Por una parte, se afirma que se hará todo lo necesario para alcanzar la verdad y lograr la justicia, y ello no va en sintonía con las decisiones ejecutivas que permitan que los organismos directamente involucrados en el tema colaboren directa y efectivamente con las investigaciones.

Y se alega que se protegen los derechos humanos de todos y todas, pero luego no se actúa en consecuencia cuando se producen amenazas de grupos que, desde el anonimato, pretenden socavar las actuaciones que se vienen llevando adelante.

Claramente, la falta de un mensaje claro y una actuación consecuente en relación a la voluntad de revisar la responsabilidad del Estado en la ocurrencia de estas graves violaciones facilita la instalación de obstáculos y la pervivencia de expresiones que van en sentido absolutamente contrario a la declarada voluntad política.

La responsabilidad del Estado, además, no sólo se debe expresar dando respuesta a las víctimas de las violaciones de los derechos humanos sino también en relación a toda la sociedad, puesto que esta tiene derecho a saber lo ocurrido, reconstruyendo su pasado, reparando y modificando conductas, para evitar la producción de nuevas vulneraciones.

Mientras no se aborde este pasado en su integridad, las víctimas y sus familiares seguirán siendo una parte excluida de la sociedad, partícipes únicos de un conflicto que parece haberse producido entre sectores aislados, del que la sociedad y aun el Estado se presentan como espectadores.

La falta de análisis global de los hechos del pasado, excluyéndose el Estado del papel principal que le cupo en tales actuaciones, lleva a consolidar una imagen pobre de autoridad estatal, sin fuerza convictiva frente a la sociedad para exigir mejores y adecuadas conductas a las personas en relación a sus semejantes y frente a la administración estatal.

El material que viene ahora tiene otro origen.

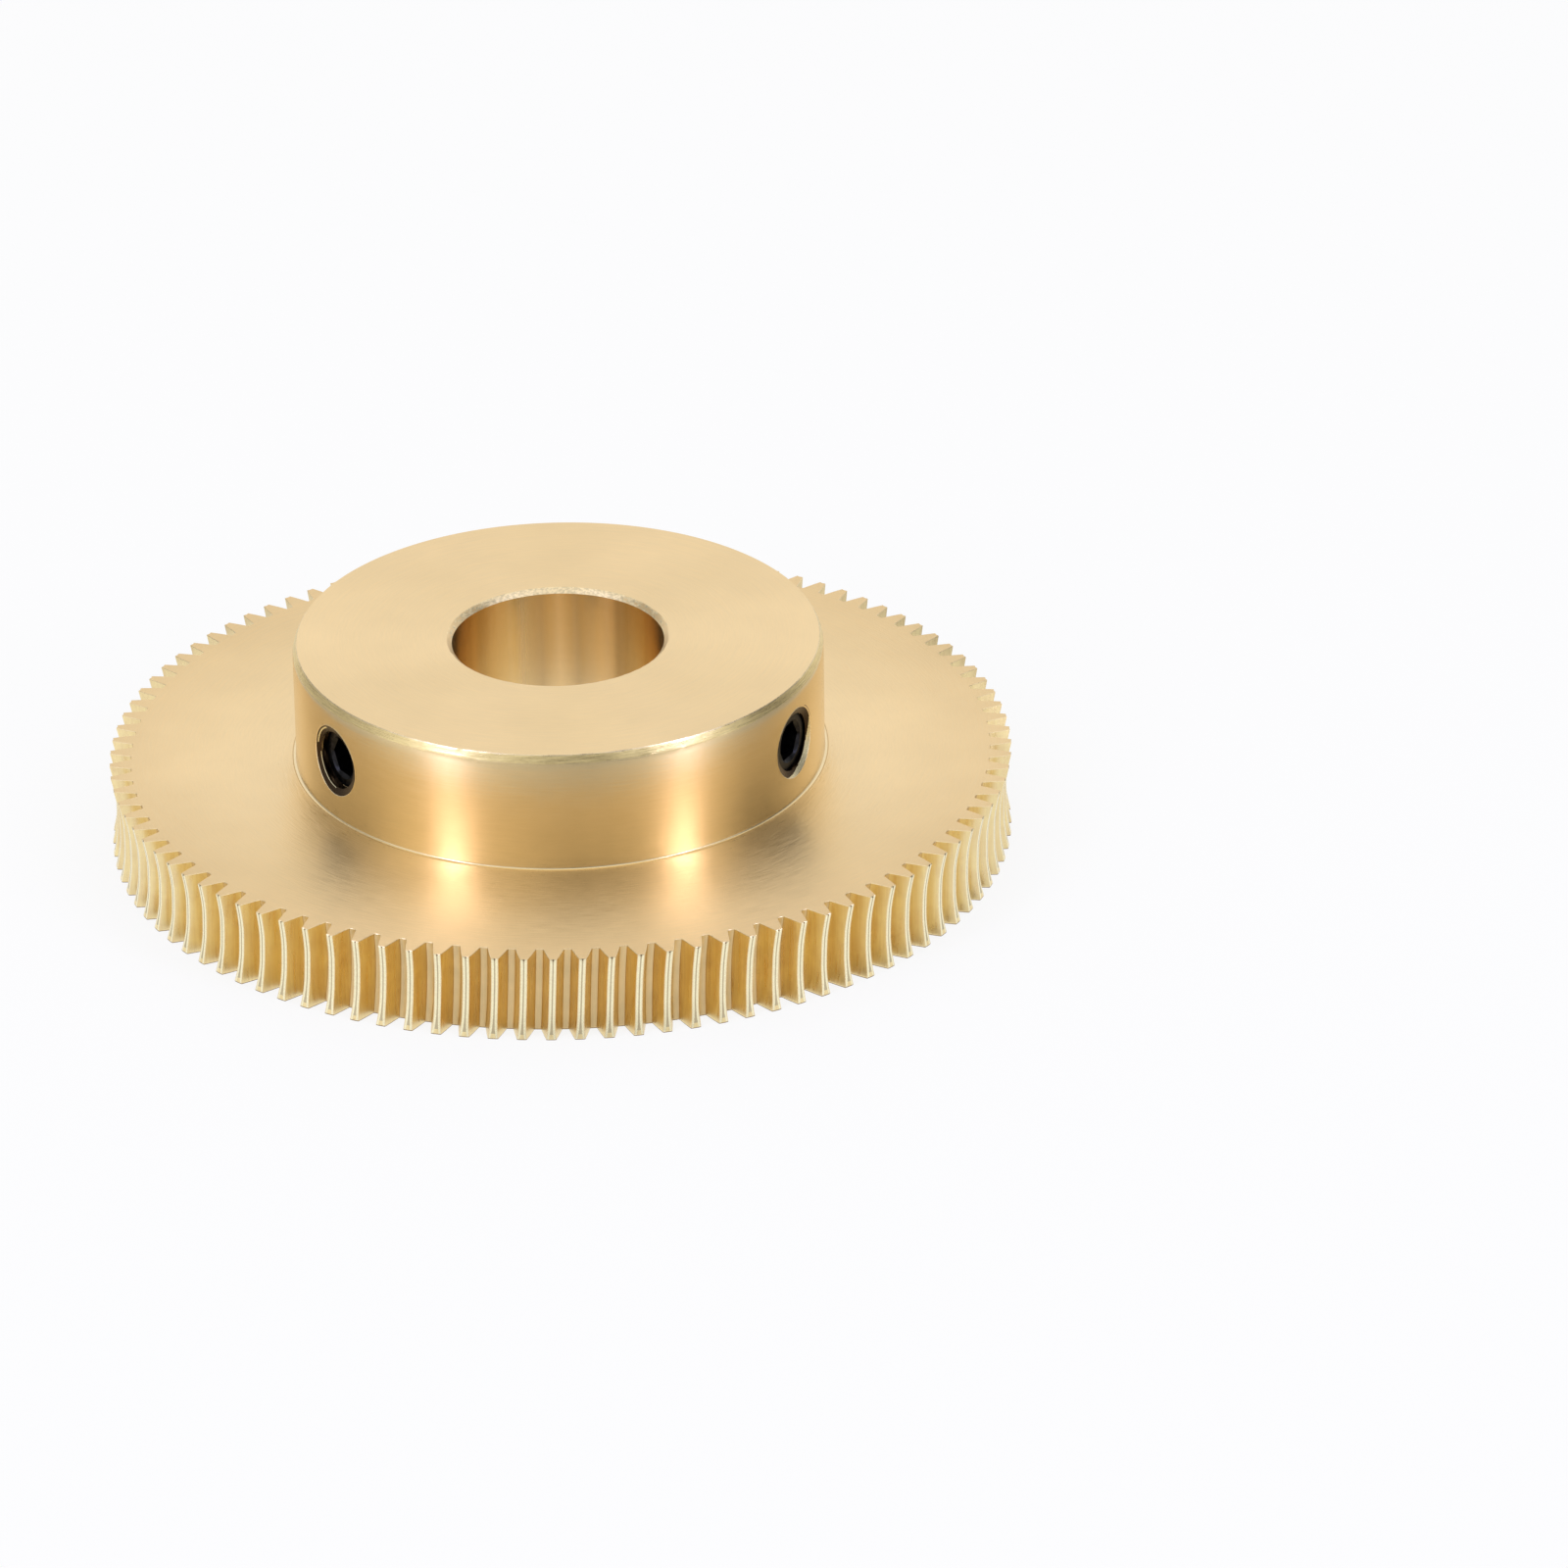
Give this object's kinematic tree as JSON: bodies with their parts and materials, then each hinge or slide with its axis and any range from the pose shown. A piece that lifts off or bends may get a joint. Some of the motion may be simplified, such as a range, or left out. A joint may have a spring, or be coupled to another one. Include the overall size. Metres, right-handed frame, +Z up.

Esta Marcha del Silencio vuelve a reclamar, además de los postulados por los que se convoca, que el Estado asuma su rol de garante de los derechos humanos, que se traduce no sólo en proteger el goce de estos por los individuos sino también en ser garante de que su propia actuación, a través de sus diversos organismos, cumpla a cabalidad con las funciones que se le han asignado.